Meet The Woman Behind The Groundbreaking Discovery Of GMOs

By Mary-Dell Chilton, Ph.D., distinguished science fellow and founder of Syngenta’s biotechnology research labs.

Mary-Dell Chilton’s research paved the way for some of today’s most advanced crop improvement technologies. (Image Credit: GMO Answers)

As part of GMO Answers’ GPS on GMOs series, GMO Answers is highlighting some of science and agriculture’s revolutionary female leaders and their research in specific parts of the world. The following post is the third installment of this series and highlights the leadership of distinguished science fellow and founder of Syngenta’s biotechnology research labs, Mary-Dell Chilton, Ph.D., who broke scientific and gender barriers to develop the first genetically modified plants.

Growing up, my competitive personality and keen interest in science seemed to drive me to excel throughout my education from high school, to college and graduate school.

In the late 1970s during my professorship at Washington University in St.

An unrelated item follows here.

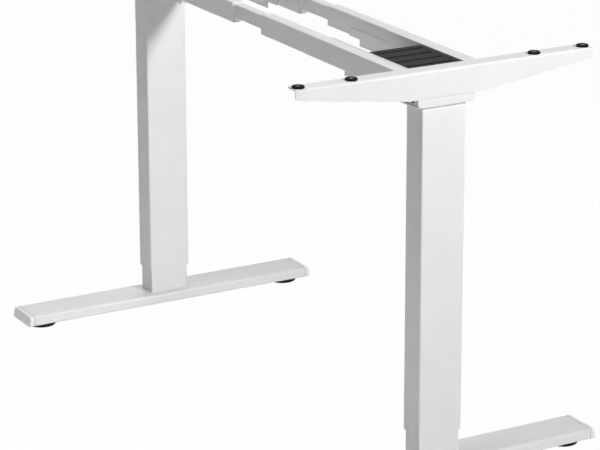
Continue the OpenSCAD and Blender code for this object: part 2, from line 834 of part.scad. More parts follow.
module near_side_bracket() { near_side() side_bracket(); }
module far_side_bracket() { far_side() side_bracket(); }
module near_bracket_pads() { near_side() bracket_pads(); }
module far_bracket_pads() { far_side() bracket_pads(); }
module near_rail_front() { near_side() mirror([0, 1, 0]) rail(); }
module far_rail_front() { far_side() mirror([0, 1, 0]) rail(); }
module near_rail_back() { near_side() rail(); }
module far_rail_back() { far_side() rail(); }
module near_rail_sleeves() { near_side() rail_sleeves(0); }
module far_rail_sleeves() { far_side() rail_sleeves(sleeve_out); }
module near_clamp_nuts() { near_side() clamp_nuts(); }
module far_clamp_nuts() { far_side() clamp_nuts(); }
module near_clamp_screws() { near_side() clamp_screws(); }
module far_clamp_screws() { far_side() clamp_screws(); }
module inner_rail_front() { mirror([0, 1, 0]) inner_rail(); }
module inner_rail_back() { inner_rail(); }

near_foot();
far_foot();
near_cap_front();
far_cap_front();
near_cap_back();
far_cap_back();
near_glide_nuts();
far_glide_nuts();
near_glide_front();
far_glide_front();
near_glide_back();
far_glide_back();
near_inner_tube();
far_inner_tube();
near_foot_bolts();
far_foot_bolts();
near_upper_guide();
far_upper_guide();
near_spindle_nut();
far_spindle_nut();
near_spindle();
far_spindle();
near_outer_tube();
far_outer_tube();
near_lower_guide();
far_lower_guide();
near_head();
far_head();
near_column_screws();
far_column_screws();
near_gearbox();
far_gearbox();
near_motor();
far_motor();
near_motor_cover();
far_motor_cover();
near_arm_front();
far_arm_front();
near_arm_back();
far_arm_back();
near_arm_screws();
far_arm_screws();
near_side_bracket();
far_side_bracket();
near_bracket_pads();
far_bracket_pads();
near_rail_front();
far_rail_front();
near_rail_back();
far_rail_back();
near_rail_sleeves();
far_rail_sleeves();
near_clamp_nuts();
far_clamp_nuts();
near_clamp_screws();
far_clamp_screws();
inner_rail_front();
inner_rail_back();
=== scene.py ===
import json
import math

import bmesh
import bpy
from mathutils import Euler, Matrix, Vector


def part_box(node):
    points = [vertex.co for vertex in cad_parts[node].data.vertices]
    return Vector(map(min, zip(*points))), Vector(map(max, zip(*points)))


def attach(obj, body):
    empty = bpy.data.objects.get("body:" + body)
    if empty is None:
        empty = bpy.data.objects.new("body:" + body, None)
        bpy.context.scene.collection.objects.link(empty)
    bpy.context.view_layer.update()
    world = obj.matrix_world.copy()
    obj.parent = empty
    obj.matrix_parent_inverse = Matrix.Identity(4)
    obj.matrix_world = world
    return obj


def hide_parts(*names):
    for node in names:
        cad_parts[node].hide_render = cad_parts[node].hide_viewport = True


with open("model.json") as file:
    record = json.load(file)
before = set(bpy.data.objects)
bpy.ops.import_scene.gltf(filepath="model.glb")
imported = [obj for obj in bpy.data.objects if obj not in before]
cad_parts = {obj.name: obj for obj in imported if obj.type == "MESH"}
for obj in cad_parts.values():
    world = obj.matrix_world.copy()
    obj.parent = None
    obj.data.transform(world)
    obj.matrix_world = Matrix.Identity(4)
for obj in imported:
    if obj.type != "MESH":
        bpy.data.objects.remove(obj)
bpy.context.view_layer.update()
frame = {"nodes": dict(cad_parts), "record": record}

MM = 0.001
SIDES = ("near", "far")
ENDS = {"front": -1, "back": 1}


# Material tools


# Most of a noise's values lie in the first span. The second holds the two ends of a colour ramp.
NOISE_SPAN = (0.35, 0.65)
TINT_SPAN = (0.3, 0.7)


class Shader:
    """A principled material with its node tree and a shared object coordinate."""

    def __init__(self, name):
        self.material = bpy.data.materials.new(name)
        self.material.use_nodes = True
        self.tree = self.material.node_tree
        self.bsdf = self.tree.nodes["Principled BSDF"]
        self.coord = self.node("ShaderNodeTexCoord").outputs["Object"]

    def node(self, kind, **sockets):
        """A new node. A socket's name is written with _ in place of a space."""
        made = self.tree.nodes.new(kind)
        for key, value in sockets.items():
            made.inputs[key.replace("_", " ")].default_value = value
        return made

    def link(self, source, target):
        self.tree.links.new(source, target)

    def set(self, **sockets):
        """Sets sockets of the principled node, with their names written as in node."""
        for key, value in sockets.items():
            self.bsdf.inputs[key.replace("_", " ")].default_value = value

    def noise(self, size, detail, stretch=(1, 1, 1)):
        """Noise whose blobs are about size metres across, drawn out along an axis by stretch."""
        mapping = self.node("ShaderNodeMapping")
        mapping.inputs["Scale"].default_value = [1 / s for s in stretch]
        self.link(self.coord, mapping.inputs["Vector"])
        made = self.node("ShaderNodeTexNoise", Scale=1 / size, Detail=detail)
        self.link(mapping.outputs["Vector"], made.inputs["Vector"])
        return made.outputs["Fac"]

    def remap(self, value, low, high, span=NOISE_SPAN):
        """A number that goes from low to high while value goes through span."""
        made = self.node("ShaderNodeMapRange")
        for key, number in zip(("From Min", "From Max", "To Min", "To Max"), (*span, low, high)):
            made.inputs[key].default_value = number
        self.link(value, made.inputs["Value"])
        return made.outputs["Result"]

    def tint(self, value, dark, light):
        """A colour that goes from dark to light with value."""
        made = self.node("ShaderNodeValToRGB")
        for element, position, colour in zip(made.color_ramp.elements, TINT_SPAN, (dark, light)):
            element.position = position
            element.color = (*colour, 1)
        self.link(value, made.inputs["Fac"])
        self.link(made.outputs["Color"], self.bsdf.inputs["Base Color"])

    def bump(self, *layers):
        """Stacks (value, height in metres) layers of bump."""
        last = None
        for value, height in layers:
            made = self.node("ShaderNodeBump", Strength=1.0, Distance=height)
            self.link(value, made.inputs["Height"])
            if last is not None:
                self.link(last, made.inputs["Normal"])
            last = made.outputs["Normal"]
        self.link(last, self.bsdf.inputs["Normal"])

    def roughness(self, value, low, high):
        """A roughness that goes from low to high with value."""
        self.link(self.remap(value, low, high), self.bsdf.inputs["Roughness"])


def greys(low, high):
    """A dark and a light neutral colour."""
    return (low, low, low), (high, high, high)


# Powder coat


COAT_TINTS = ((0.785, 0.785, 0.785), (0.815, 0.815, 0.812))
COAT_ROUGHNESS = (0.36, 0.46)
COAT_CLOUD = 90 * MM
COAT_PEEL = 0.9 * MM
COAT_PEEL_DEPTH = 0.012 * MM
COAT_GRAIN = 0.25 * MM
COAT_GRAIN_DEPTH = 0.004 * MM


def powder_coat(name):
    """Satin white powder coat: fine orange peel over a slow unevenness."""
    s = Shader(name)
    peel = s.noise(COAT_PEEL, detail=3.0)
    grain = s.noise(COAT_GRAIN, detail=1.0)
    cloud = s.noise(COAT_CLOUD, detail=3.0)
    s.tint(cloud, *COAT_TINTS)
    s.roughness(peel, *COAT_ROUGHNESS)
    s.bump((peel, COAT_PEEL_DEPTH), (grain, COAT_GRAIN_DEPTH))
    return s.material


# Moulded plastics and rubber


FLOW_SIZE = 14 * MM
FLOW_STRETCH = (1, 3, 1)
FLOW_DEPTH = 0.02 * MM
FINE_GRAIN = 0.35 * MM
FINE_DEPTH = 0.012 * MM
COARSE_GRAIN = 0.5 * MM
COARSE_DEPTH = 0.02 * MM
FULL_GLOSS = 0.5
DULL_GLOSS = 0.15
GRAIN_SMOOTHER = 0.05
GRAIN_ROUGHER = 0.07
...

Louis, I was privileged to be part of the research team that produced the first transgenic plants, an achievement that would transform agriculture as we know it today.

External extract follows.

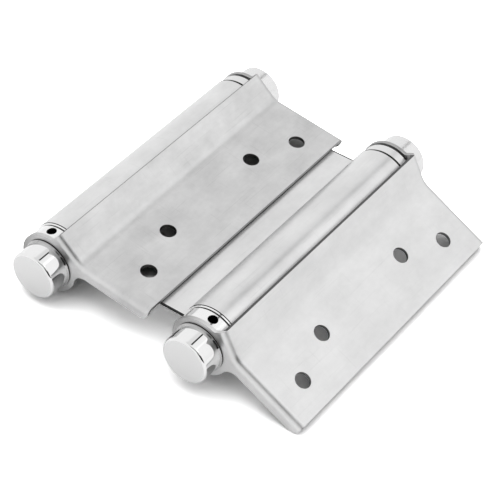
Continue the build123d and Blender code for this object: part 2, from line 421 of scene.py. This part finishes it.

Our team discovered that we could harness the genes in the bacterium Agrobacterium tumifaciens — a microbe that causes galls on plants — to insert other, beneficial DNA into the plant’s cells. This allowed us to use Agrobacterium as a means of DNA transfer, opening the door to genetic modification of plants in general. Scientists have now perfected this technique and as a result, we have crops that can resist insects, disease and harsh weather conditions; and crops that can be sources of valuable nutrition, for example Golden Rice and its potential to serve as a source of vitamin A.

Many see this research as the defining moment that paved the way for some of today’s most advanced crop improvement technologies. I, too, celebrate the fact that genetic modification laid the foundation for many of the significant contributions plant biotechnology has made to agriculture today. This research, however, was not immune to the controversy that is often associated with such new technology. In fact, the reviewers of our publication were so astonished at what we found that they couldn’t believe their eyes!

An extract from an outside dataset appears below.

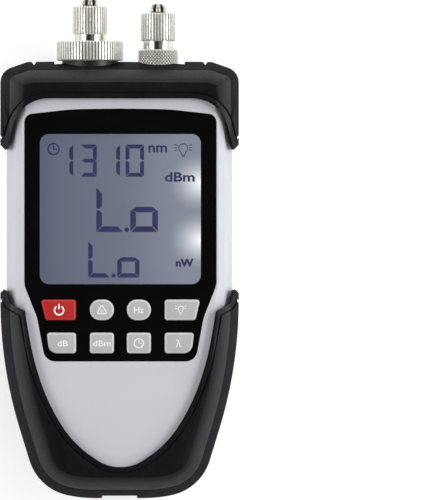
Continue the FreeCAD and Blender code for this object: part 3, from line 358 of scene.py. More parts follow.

When I began my research in the late 1970s, there were lots of women in the university, but not so many were in chemistry. There were four of us in chemistry in my graduating class at Illinois. As women, it is critical that we continue to break through barriers in the scientific and research fields and that we continue to support and encourage other women to do so in all levels of academia. From the beginning, I’ve rarely thought about my gender and focused solely on my passion for science.

For the last several decades, I’ve continued to champion and support the science behind genetic engineering as it has continually proved vital to our society and our planet. I’m honored to have been inducted into the Women in Technology Hall of Fame and to have been dubbed, “The Mother of Plant Genetic Modification” and the “Queen of Agrobacterium.” But there is still a long way to go as I believe the full potential of GMO technology has yet to be realized.

Today, my work continues at the Syngenta laboratories in North Carolina where I focus on gene targeting. I also devote my time to scientific mentorship and leading the next generation of science revolutionaries, both men and women. My husband and I have opened our home over the years to numerous young scientists from many countries, both academic and interns at Syngenta. They have named our house the “Chilton Hilton.” Spreading enlightenment about the value and need for our work is one of my most important pursuits. I give young people today the same advice I’ve given throughout my career: Pursue what you love and what fascinates you and the rest will follow.